|Lane Stadium, Virginia Tech, 27 August 2000. Photo: Eric Brady,|
The Roanoke Times
A large outdoor crowd and severe or hazardous weather is a bad combination. Between the false confidence of "safety in numbers" and the desire not to leave a sporting or entertainment event that is exciting and cost good money, it's difficult to take the appropriate action in a timely manner when weather threatens. I remember attending a concert at Deer Valley several years ago when there was lightning all around. It was clearly a situation that demanded that the show be halted and spectators be told to head to their cars, but the show went on, fortunately without incident. We stayed until the end, which was not a smart move.

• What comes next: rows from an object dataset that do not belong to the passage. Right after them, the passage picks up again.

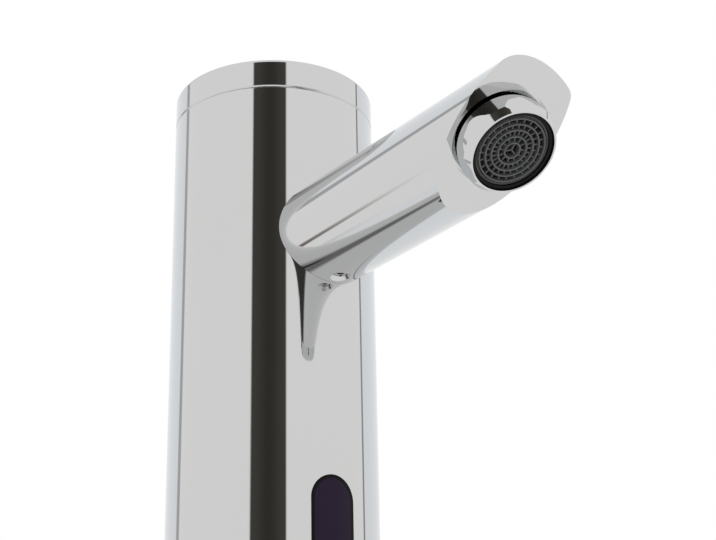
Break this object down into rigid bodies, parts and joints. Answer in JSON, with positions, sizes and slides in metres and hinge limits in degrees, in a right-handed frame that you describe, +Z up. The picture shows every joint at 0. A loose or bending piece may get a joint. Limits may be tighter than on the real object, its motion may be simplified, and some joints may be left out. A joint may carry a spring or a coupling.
{
  "type": "sensor tap",
  "caption": "touch-free basin tap with a round pillar body, flat cap, straight round spout cut off at a slant, angled aerator, front sensor window and threaded deck shank",
  "frame": {"origin": "centre of the deck hole, on top of the deck, under the gasket", "axes": "+Z up along the pillar, -Y out along the spout towards the user, +X to the right of an observer who looks along +Y, at the spout's end"},
  "size_m": [0.06, 0.1485, 0.264],
  "materials": {
    "chrome": "polished chrome plate",
    "brass": "turned brass",
    "steel": "plain stainless steel",
    "black_rubber": "soft black rubber",
    "black_plastic": "black moulded plastic",
    "grey_plastic": "grey moulded plastic",
    "white_plastic": "white moulded plastic",
    "dark_window": "dark tinted window, infrared passing",
    "board_green": "circuit board",
    "clear_lens": "tinted lens",
    "copper_winding": "taped copper winding",
    "cell_wrap": "shrink wrap"
  },
  "bodies": {
    "tap": {"body_casing": "chrome", "top_cap": "chrome", "spout": "chrome", "aerator_housing": "chrome", "base_plug": "brass", "threaded_shank": "brass", "shank_nut": "brass", "spout_nipple": "brass", "outlet_block": "brass", "steel_washer": "steel", "base_lock_screw": "steel", "spout_grub_screw": "steel", "bonnet_screws": "steel", "frame_screws": "steel", "core_tube": "steel", "plunger_spring": "steel", "check_valve_spring": "steel", "coil_yoke": "steel", "battery_contacts": "steel", "aerator_screen": "steel", "deck_gasket": "black_rubber", "rubber_washer": "black_rubber", "cap_o_ring": "black_rubber", "riser_o_ring": "black_rubber", "outlet_tube_o_rings": "black_rubber", "nipple_o_rings": "black_rubber", "aerator_gasket": "black_rubber", "diaphragm": "black_rubber", "window_gasket": "black_rubber", "aerator_cage": "black_plastic", "valve_body": "black_plastic", "valve_bonnet": "black_plastic", "battery_holder": "black_plastic", "sensor_holder": "black_plastic", "inner_frame": "black_plastic", "aerator_grille": "grey_plastic", "flow_regulator": "white_plastic", "check_valve_body": "white_plastic", "riser_tube": "white_plastic", "outlet_tube": "white_plastic", "inlet_strainer": "white_plastic", "control_module": "white_plastic", "sensor_window": "dark_window", "sensor_board": "board_green", "ir_emitter": "clear_lens", "ir_receiver": "clear_lens", "solenoid_coil": "copper_winding", "battery": "cell_wrap"},
    "plunger_body": {"plunger": "steel"},
    "main_valve": {"diaphragm_insert": "white_plastic"},
    "check_poppet": {"check_valve_poppet": "white_plastic"}
  },
  "joints": [
    {"name": "plunger_slide", "type": "slide", "parent": "tap", "child": "plunger_body", "axis": [0, 0, 1], "range_m": [0, 0.0012], "stiffness_N_per_m": 150, "springref_m": -0.006, "deforming": ["plunger_spring"]},
    {"name": "main_valve_slide", "type": "slide", "parent": "tap", "child": "main_valve", "axis": [0, 0, 1], "range_m": [0, 0.001]},
    {"name": "check_slide", "type": "slide", "parent": "tap", "child": "check_poppet", "axis": [0, 0, 1], "range_m": [0, 0.0025], "stiffness_N_per_m": 10, "springref_m": -0.003, "deforming": ["check_valve_spring"]}
  ],
  "couplings": [
    {"joint": "main_valve_slide", "follows": "plunger_slide", "ratio": 0.8333}
  ]
}
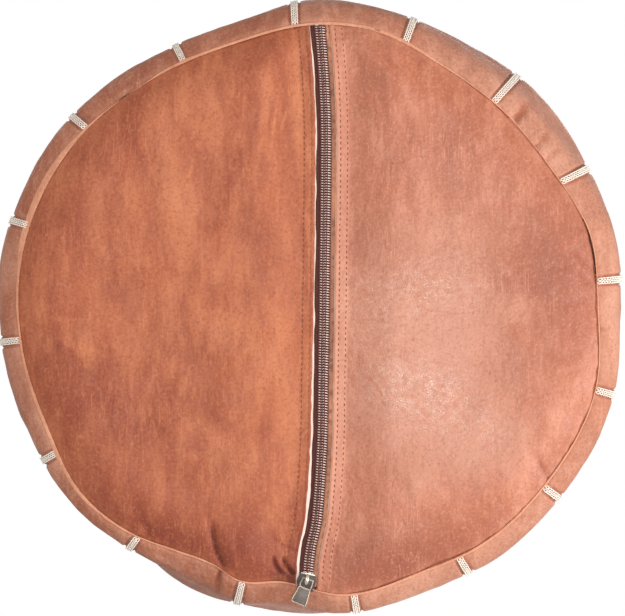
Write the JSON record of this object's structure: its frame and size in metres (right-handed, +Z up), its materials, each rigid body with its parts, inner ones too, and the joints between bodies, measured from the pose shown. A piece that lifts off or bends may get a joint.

Some of the issues at play are summarized in Storms and Stadiums, an article by Bob Hanson that appeared in the winter 2005–06 UCAR quarterly. While some large stadiums have prepared action plans for severe and hazardous weather, I suspect the majority of smaller stadiums have not. Further, while competitors and entertainers can usually find suitable shelter quickly, a large outdoor crowd needs time to evacuate.
As a spectator, it is probably best to assume that you will not be given a clear and timely alert if severe or hazardous weather approaches and to consider taking appropriate individual action if warranted. The challenge is overcoming that desire to remain in an exposed area when the game plays on and thousands of others are staying put.